Global Brand Equity: Consistency vs Adaptability
Brand equity is the value a brand adds beyond the functional product itself. Building it globally requires balancing two forces that often pull in opposite directions.
Importance of Brand Consistency in Building Global Equity
- A clear, recognizable brand image across markets builds trust. Consumers know what to expect whether they encounter the brand at home or abroad.
- Consistency reduces consumer confusion and reinforces the brand's core identity over time.
- It also drives marketing efficiency. Shared assets like logos, taglines, and visual identity systems save money and effort.
Role of Brand Adaptability in Driving Global Equity
- Adaptation ensures the brand feels relevant to local audiences rather than like a foreign import.
- It allows the brand to respond to local competitive pressures and shifting market dynamics.
- Tailored offerings can drive market share growth in segments that a one-size-fits-all approach would miss.
Balancing Consistency and Adaptability
The most successful global brands treat this as a spectrum, not an either/or choice. A few practical approaches:
- Define what's non-negotiable. Core elements like the logo, brand values, and overall positioning stay consistent everywhere. McDonald's golden arches and Coca-Cola's red-and-white look the same worldwide.
- Use brand architecture tools. Sub-brands and endorsed brands let companies adapt without fragmenting the parent brand. Toyota created Lexus as a separate luxury sub-brand rather than stretching the Toyota name.

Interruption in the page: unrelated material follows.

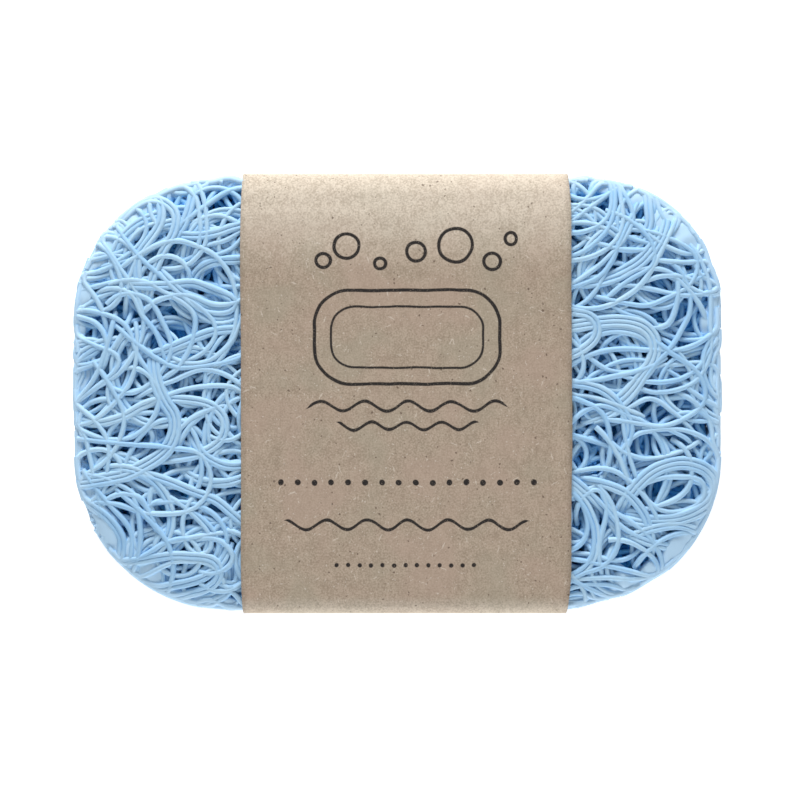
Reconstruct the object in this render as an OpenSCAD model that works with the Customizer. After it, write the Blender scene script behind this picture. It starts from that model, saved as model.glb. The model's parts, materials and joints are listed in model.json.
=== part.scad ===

- Set clear guidelines with local flexibility. Global brand standards should specify what must stay the same and where local teams have creative freedom.
- Share knowledge across markets. A successful local adaptation in one country might work elsewhere. Cross-market collaboration helps brands learn faster.
- Monitor and adjust. Track brand perception metrics in each market and be willing to recalibrate the consistency-adaptability balance as conditions change.